● **DATASET RECORDS**:
▼

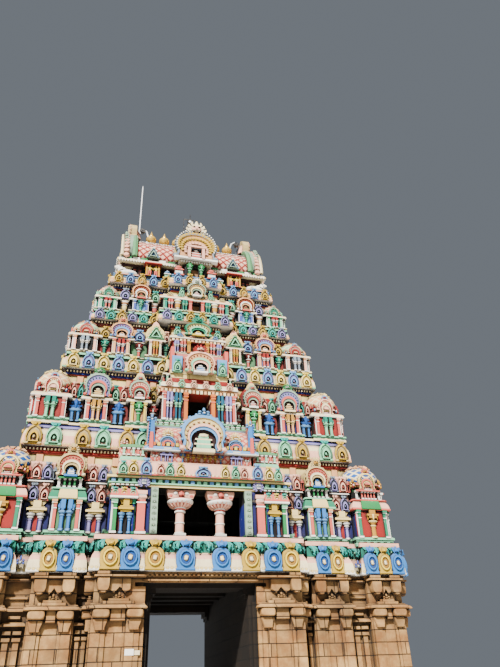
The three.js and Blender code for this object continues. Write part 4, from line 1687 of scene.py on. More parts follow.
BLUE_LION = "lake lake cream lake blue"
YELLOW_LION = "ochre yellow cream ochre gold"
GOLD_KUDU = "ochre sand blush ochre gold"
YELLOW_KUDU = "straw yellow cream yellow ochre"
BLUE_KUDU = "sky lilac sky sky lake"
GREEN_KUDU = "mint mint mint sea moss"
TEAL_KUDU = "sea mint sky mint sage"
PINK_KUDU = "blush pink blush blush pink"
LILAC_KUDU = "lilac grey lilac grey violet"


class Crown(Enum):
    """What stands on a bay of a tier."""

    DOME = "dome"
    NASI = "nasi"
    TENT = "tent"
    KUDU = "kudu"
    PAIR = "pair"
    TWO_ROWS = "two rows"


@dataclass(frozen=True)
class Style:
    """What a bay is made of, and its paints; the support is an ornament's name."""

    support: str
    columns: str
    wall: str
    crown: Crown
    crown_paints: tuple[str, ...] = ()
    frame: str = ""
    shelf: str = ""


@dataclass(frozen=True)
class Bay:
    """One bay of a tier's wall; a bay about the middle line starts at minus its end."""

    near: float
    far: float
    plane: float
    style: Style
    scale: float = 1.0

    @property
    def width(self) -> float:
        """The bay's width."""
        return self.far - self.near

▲
▼

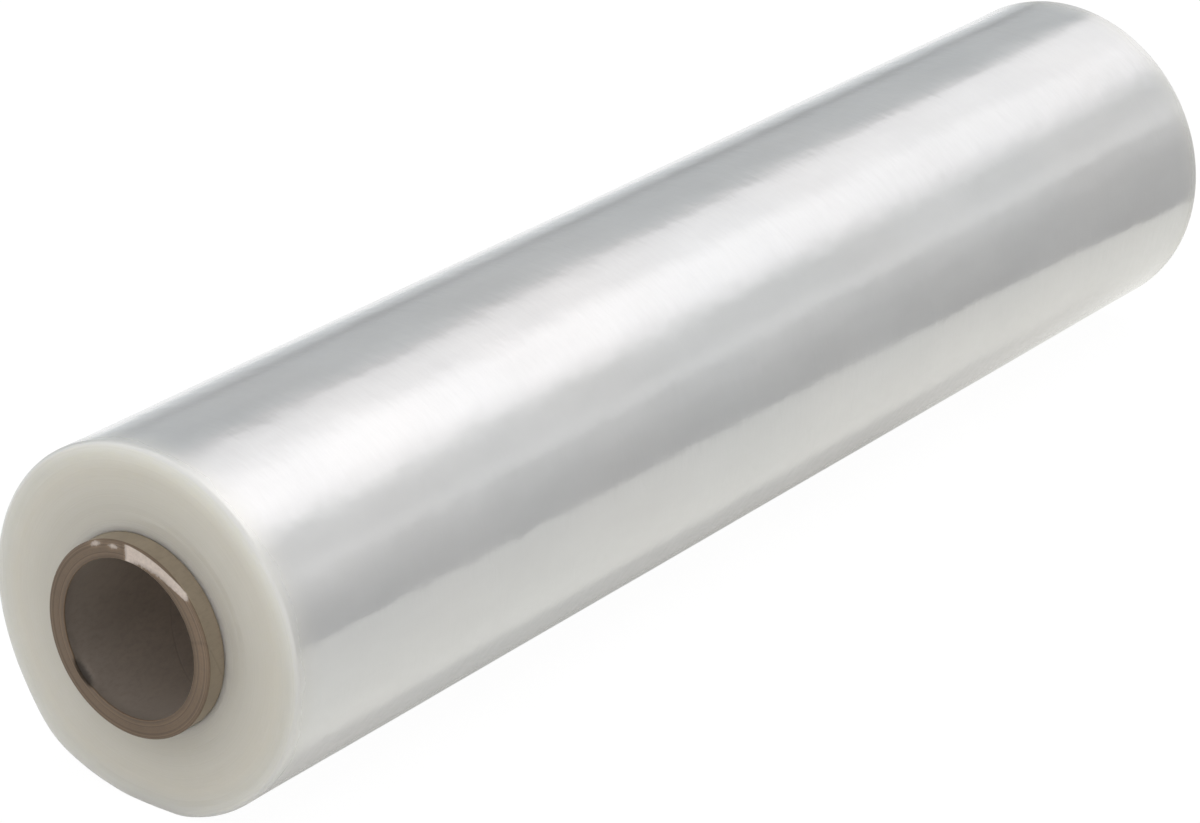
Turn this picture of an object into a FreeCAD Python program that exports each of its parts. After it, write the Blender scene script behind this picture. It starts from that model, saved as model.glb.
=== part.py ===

▲
▼

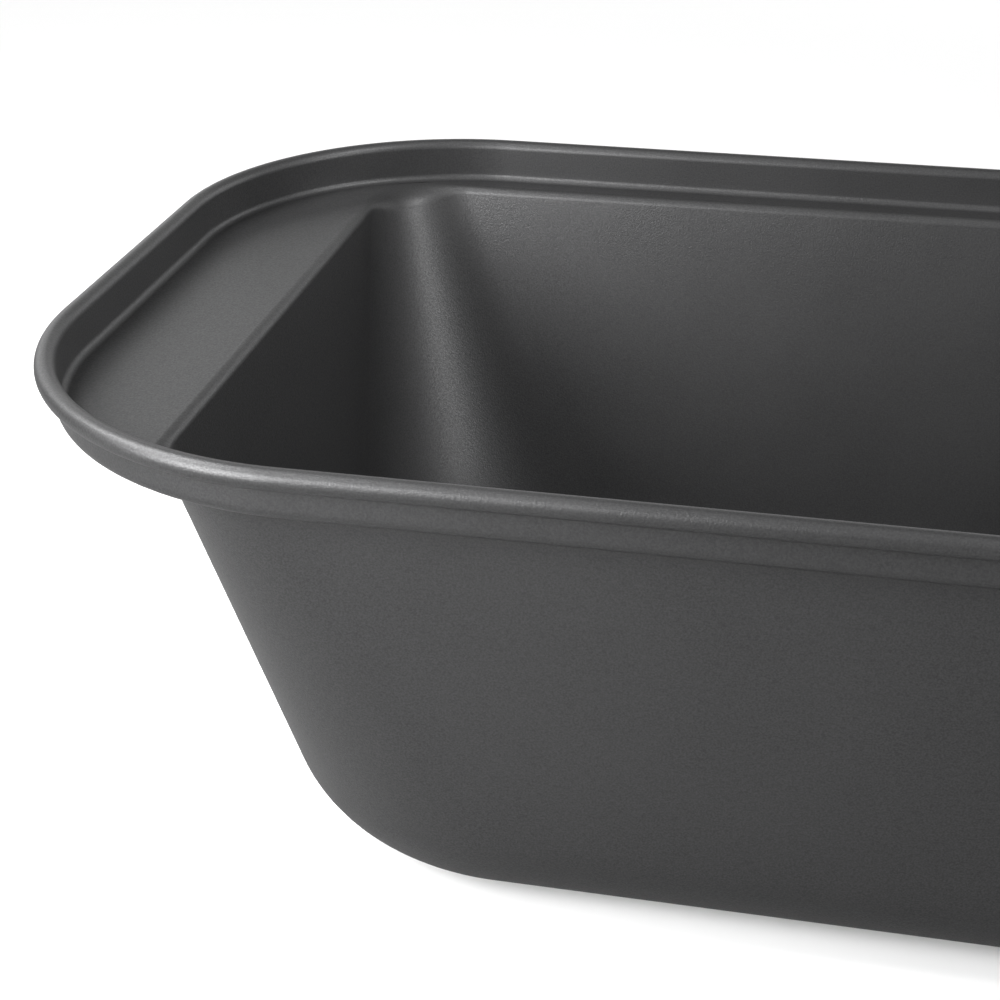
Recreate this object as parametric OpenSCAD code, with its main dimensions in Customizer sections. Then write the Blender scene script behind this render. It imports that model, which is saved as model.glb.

▲

● **TASK DIRECTIONS**: Check each line of the records above for "starts", and copy those that have it.

● **RESPONSE FOR THIS EXERCISE**:
    """One bay of a tier's wall; a bay about the middle line starts at minus its end."""
Turn this picture of an object into a FreeCAD Python program that exports each of its parts. After it, write the Blender scene script behind this picture. It starts from that model, saved as model.glb.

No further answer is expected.